Required work
Reproduce only the lines from the one containing "const spindleShape = spindleGeometry();" through the one containing "bpy.data.objects.remove(obj)", exactly as written and with both ends included.

Source excerpt

[Begin]

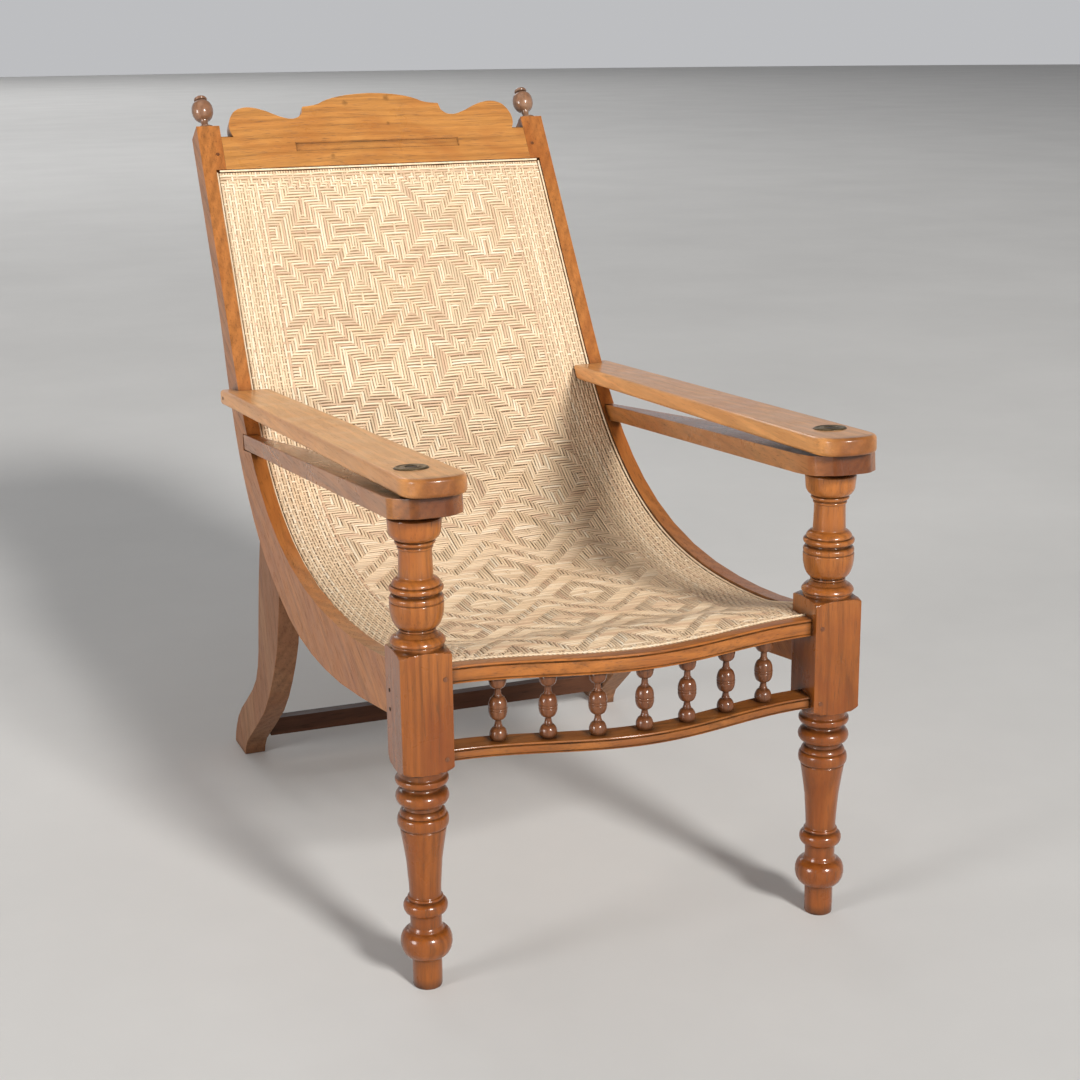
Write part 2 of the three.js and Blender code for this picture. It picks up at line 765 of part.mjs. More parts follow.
// Finials
const finialTurningShares = [
  ["line", 0, 0.87],
  ["line", 0.045, 0.89],
  ["flare", 0.12, 0.48],
  ["belly", 0.17, 0.33],
  ["line", 0.235, 0.36],
  ["bead", 0.82, 0.42, 1],
  ["bead", 1, 0.15, 0.585],
];

function finialGeometry() {
  const knob = turned(closedTurning(finialTurningShares, 0, finial.height, finial.radius), facets.finial);
  const pin = rod(finial.pinRadius, -finial.pinLength, finial.height / 2);
  return joined(knob, pin).translate(0, 0, fit).applyMatrix4(finialMatrix());
}

// Front rails: a serpentine front edge from a raised cosine
function bowY(x, setBack) {
  const swing = (1 + Math.cos((Math.PI * x) / frontReach)) / 2;
  return setBack - bow.endForward - bow.bulge * swing;
}

function bowShape(reach, front, rear) {
  const count = facets.bow;
  const xs = Array.from({ length: count + 1 }, (_, i) => reach * ((2 * i) / count - 1));
  const edge = (setBack) => xs.map((x) => new THREE.Vector2(x, bowY(x, setBack)));
  return new THREE.Shape([...edge(front), ...edge(rear).reverse()]);
}

function bowBoard(reach, front, rear, bottom, top) {
  const depth = top - bottom;
  const shape = bowShape(reach, front, rear);
  return new THREE.ExtrudeGeometry(shape, { depth, bevelEnabled: false }).translate(0, 0, bottom);
}

// The front face of each rail is stepped back between a bead along its top and one along its foot
function frontRailGeometry(board) {
  const bottom = board.top - board.height;
  const beadTop = board.top - bead.height;
  const core = bowBoard(frontReach, bead.stand, board.depth, bottom, board.top);
  const upper = bowBoard(frontReach, 0, board.depth / 2, beadTop, board.top);
  const lower = bowBoard(frontReach, 0, board.depth / 2, bottom, bottom + bead.height);
  const tenonShape = frontTenon(board, 0);
  return joined(core, upper, lower, tenonShape, mirrored(tenonShape));
}

function pinHoles(board) {
  return spindleXs.map((x) => {
    const y = bowY(x, spindle.setBack);
    return rod(spindle.pinRadius + fit, -spindle.pinLength - fit, spindle.pinLength + fit).translate(x, y, board);
  });
}

const middleIndex = (spindle.count - 1) / 2;
const spindleXs = Array.from({ length: spindle.count }, (_, i) => (i - middleIndex) * spindle.pitch);

function seatRailGeometry() {
  const floor = seatRail.top - rebate.frontDepth;
  const caneSpace = bowBoard(frontReach, seatRail.strip, seatRail.depth + overrun, floor, seatRail.top + overrun);
  const board = cut(frontRailGeometry(seatRail), caneSpace, ...pinHoles(seatRail.top - seatRail.height));
  return cutPegs(board, pegPlaces[0].height);
}

function lowerRailGeometry() {
  const board = cut(frontRailGeometry(lowerRail), ...pinHoles(lowerRail.top));
  return cutPegs(board, pegPlaces[1].height);
}

function cutPegs(board, height) {
  const hole = pegShape(height, fit);
  return cut(board, hole, mirrored(hole));
}

// Spindles
const spindleTurningShares = [
  ["line", 0, 0.66],
  ["bead", 0.215, 0.42, 0.92],
  ["line", 0.24, 0.5],
  ["line", 0.3, 0.34],
  ["line", 0.335, 0.5],
  ["bead", 0.68, 0.42, 1],
  ["line", 0.72, 0.46],
  ["line", 0.82, 0.34],
  ["belly", 0.93, 0.92],
  ["flare", 1, 0.78],
];

function spindleGeometry() {
  const { height, radius, pinRadius, pinLength } = spindle;
  const body = turned(closedTurning(spindleTurningShares, 0, height, radius), facets.spindle);
  return joined(body, rod(pinRadius, -pinLength, height + pinLength));
}

// Woven cane: its line runs over the seat rail and then along the rebates of the side rails
const caneTopDepth = rebate.depth - cane.thickness - fit;

function caneLine(depth) {
  const startY = -bow.endForward - bow.bulge;
  const levelY = seatRail.depth - bow.endForward + fit;
  const levelZ = seatRail.top - rebate.frontDepth + rebate.depth - depth;
  const join = new THREE.Vector2(...railPoint(cane.joinShare, depth));
  const tangent = railPath.getTangentAt(cane.joinShare);
  const curve = new THREE.CubicBezierCurve(
    new THREE.Vector2(levelY, levelZ),
    new THREE.Vector2(levelY + cane.handle, levelZ),
    join.clone().addScaledVector(tangent, -cane.handle),
    join,
  );
  const along = railEdgeShares.filter((share) => share > cane.joinShare);
  const front = curve.getPoints(facets.cane).map(({ x, y }) => [x, y]);
  return [[startY, levelZ], ...front, ...along.map((share) => railPoint(share, depth))];
}

function caneBand(topDepth, bottomDepth) {
  return [...caneLine(bottomDepth), ...caneLine(topDepth).reverse()];
}

const stripWidth = rail.width - rebate.width;

function trimmedCane(geometry) {
  const reach = post.spacing;
  const topSpace = box([-reach, -crest.bottom - fit, -reach], [reach, reach, reach]).applyMatrix4(backMatrix);
  const blockSpace = box([frontReach - fit, -reach, 0], [reach, blockRear + fit, reach]);
  return cut(geometry, topSpace, blockSpace, mirrored(blockSpace));
}

function caneGeometry() {
  const blank = sidePlank(caneBand(caneTopDepth, rebate.depth - fit), -post.spacing, post.spacing);
  const frontSpace = bowBoard(frontReach, -post.spacing, seatRail.strip + fit, 0, post.spacing);
  return betweenSides(cut(trimmedCane(blank), frontSpace), stripWidth, fit);
}

function sideBinder() {
  const outer = frame.outerX - stripWidth - fit;
  return trimmedCane(sidePlank(caneBand(fit, caneTopDepth - fit), outer - binder.width, outer));
}

function topBinder() {
  const reach = outerFaceX(backOrigin.x, backOrigin.y) - stripWidth - binder.width - 4 * fit;
  const top = -crest.bottom - fit;
  return box([-reach, top - binder.width, fit - caneTopDepth], [reach, top, -fit]).applyMatrix4(backMatrix);
}

function frontBinder() {
  const bottom = seatRail.top - rebate.frontDepth + rebate.depth - caneTopDepth + fit;
  const front = seatRail.strip + fit;
  return bowBoard(frontReach - fit, front, front + binder.width, bottom, bottom + binder.width);
}

// Pivot hardware
function lowerWasher() {
  const disc = rod(washer.radius, -post.rimFlat, -runningGap, facets.washer).applyMatrix4(restMatrix);
  const reach = post.spacing;
  const below = box([0, -reach, 0], [reach, reach, post.top]);
  return cut(disc, below, boltShape(fit));
}

function upperWasher() {
  const from = rest.thickness + runningGap;
  const disc = rod(washer.radius, from, from + arm.thickness / 2, facets.washer).applyMatrix4(restMatrix);
  const reach = post.spacing;
  const above = box([-reach, -reach, -fit], [reach, reach, reach]).applyMatrix4(armMatrix);
  return cut(disc, above, boltShape(fit));
}

function plateGeometry() {
  const floor = arm.thickness - plate.sunk + fit;
  const disc = rod(plate.radius, floor, floor + plate.thickness, facets.washer);
  const hole = rod(plate.hole, 0, floor + plate.thickness + overrun, facets.washer);
  return cut(disc, hole).translate(0, plateY, 0).applyMatrix4(armMatrix);
}

function boltGeometry() {
  const head = rod(bolt.headRadius, boltTop - headHeight, boltTop, facets.washer).applyMatrix4(restMatrix);
  return joined(boltShape(0), head);
}

// Assembly: each side piece is modelled on the right and mirrored for the left
const chair = new THREE.Group();

function place(parent, name, geometry, material) {
  const mesh = new THREE.Mesh(geometry, material);
  mesh.name = name;
  parent.add(mesh);
  return mesh;
}

const sidePieces = [
  ["front_post", postGeometry(), teak],
  ["side_rail", railGeometry(), teak],
  ["rear_leg", legGeometry(), teak],
  ["arm", armGeometry(), armTeak],
  ["leg_rest", restGeometry(), armTeak],
  ["pivot_plate", plateGeometry(), brass],
  ["pivot_bolt", boltGeometry(), iron],
  ["lower_washer", lowerWasher(), iron],
  ["upper_washer", upperWasher(), iron],
  ["finial", finialGeometry(), darkTeak],
  ["cane_edge", sideBinder(), straw],
  ["crest_peg", crestPegShape(0), darkTeak],
  ["arm_nail", armNailShape(0), iron],
  ...pegPlaces.map(({ name, height }) => [`front_peg_${name}`, pegShape(height, 0), darkTeak]),
  ...nailPlaces.map(({ name, height }) => [`block_nail_${name}`, blockNailShape(height, 0), iron]),
];
for (const [name, geometry, material] of sidePieces) {
  place(chair, `${name}_right`, geometry, material);
  place(chair, `${name}_left`, mirrored(geometry), material);
}

place(chair, "rear_stretcher", stretcherGeometry(), teak);
place(chair, "crest_rail", crestGeometry(), teak);
place(chair, "front_seat_rail", seatRailGeometry(), teak);
place(chair, "front_lower_rail", lowerRailGeometry(), teak);
place(chair, "cane_seat", caneGeometry(), straw);
place(chair, "cane_edge_top", topBinder(), straw);
place(chair, "cane_edge_front", frontBinder(), straw);

const spindleShape = spindleGeometry();
spindleXs.forEach((x, index) => {
  const mesh = place(chair, `spindle_${index + 1}`, spindleShape, darkTeak);
  mesh.position.set(x, bowY(x, spindle.setBack), lowerRail.top);
});

// The origin stands on the floor, under the middle of the chair
const bounds = new THREE.Box3().setFromObject(chair, true);
const middle = bounds.getCenter(new THREE.Vector3());
chair.position.set(-middle.x, -middle.y, -bounds.min.z);

export default chair;
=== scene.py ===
"""Planters chair: turned, sawn and bent teak with a sling of woven cane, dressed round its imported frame."""
import math
import random

import bmesh
import bpy
from bpy.props import FloatProperty, FloatVectorProperty, IntProperty, PointerProperty
from bpy.types import Operator, Panel, PropertyGroup
from mathutils import Matrix, Vector
from mathutils.geometry import interpolate_bezier


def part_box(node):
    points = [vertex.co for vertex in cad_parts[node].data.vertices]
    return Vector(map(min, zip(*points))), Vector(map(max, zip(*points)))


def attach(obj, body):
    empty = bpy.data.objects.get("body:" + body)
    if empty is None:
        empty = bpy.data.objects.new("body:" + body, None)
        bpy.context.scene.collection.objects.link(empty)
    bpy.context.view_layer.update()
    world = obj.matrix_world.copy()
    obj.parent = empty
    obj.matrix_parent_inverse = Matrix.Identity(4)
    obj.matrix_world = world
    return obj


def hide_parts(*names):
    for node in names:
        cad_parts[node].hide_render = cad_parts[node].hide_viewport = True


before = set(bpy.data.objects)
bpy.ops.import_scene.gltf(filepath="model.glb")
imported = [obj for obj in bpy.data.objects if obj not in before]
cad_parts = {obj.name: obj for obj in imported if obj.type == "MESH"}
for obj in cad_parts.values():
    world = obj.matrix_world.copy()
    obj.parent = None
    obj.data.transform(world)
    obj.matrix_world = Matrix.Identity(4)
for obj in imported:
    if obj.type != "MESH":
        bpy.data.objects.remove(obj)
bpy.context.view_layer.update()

bl_info = {
    "name": "Planters Chair",
    "version": (1, 0, 0),
    "blender": (4, 5, 0),
    "location": "3D View > Sidebar > Chair",
    "description": "Dresses a reclining planters chair in teak and woven cane",
    "category": "Object",
}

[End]

Written solution
const spindleShape = spindleGeometry();
spindleXs.forEach((x, index) => {
  const mesh = place(chair, `spindle_${index + 1}`, spindleShape, darkTeak);
  mesh.position.set(x, bowY(x, spindle.setBack), lowerRail.top);
});

// The origin stands on the floor, under the middle of the chair
const bounds = new THREE.Box3().setFromObject(chair, true);
const middle = bounds.getCenter(new THREE.Vector3());
chair.position.set(-middle.x, -middle.y, -bounds.min.z);

export default chair;
=== scene.py ===
"""Planters chair: turned, sawn and bent teak with a sling of woven cane, dressed round its imported frame."""
import math
import random

import bmesh
import bpy
from bpy.props import FloatProperty, FloatVectorProperty, IntProperty, PointerProperty
from bpy.types import Operator, Panel, PropertyGroup
from mathutils import Matrix, Vector
from mathutils.geometry import interpolate_bezier


def part_box(node):
    points = [vertex.co for vertex in cad_parts[node].data.vertices]
    return Vector(map(min, zip(*points))), Vector(map(max, zip(*points)))


def attach(obj, body):
    empty = bpy.data.objects.get("body:" + body)
    if empty is None:
        empty = bpy.data.objects.new("body:" + body, None)
        bpy.context.scene.collection.objects.link(empty)
    bpy.context.view_layer.update()
    world = obj.matrix_world.copy()
    obj.parent = empty
    obj.matrix_parent_inverse = Matrix.Identity(4)
    obj.matrix_world = world
    return obj


def hide_parts(*names):
    for node in names:
        cad_parts[node].hide_render = cad_parts[node].hide_viewport = True


before = set(bpy.data.objects)
bpy.ops.import_scene.gltf(filepath="model.glb")
imported = [obj for obj in bpy.data.objects if obj not in before]
cad_parts = {obj.name: obj for obj in imported if obj.type == "MESH"}
for obj in cad_parts.values():
    world = obj.matrix_world.copy()
    obj.parent = None
    obj.data.transform(world)
    obj.matrix_world = Matrix.Identity(4)
for obj in imported:
    if obj.type != "MESH":
        bpy.data.objects.remove(obj)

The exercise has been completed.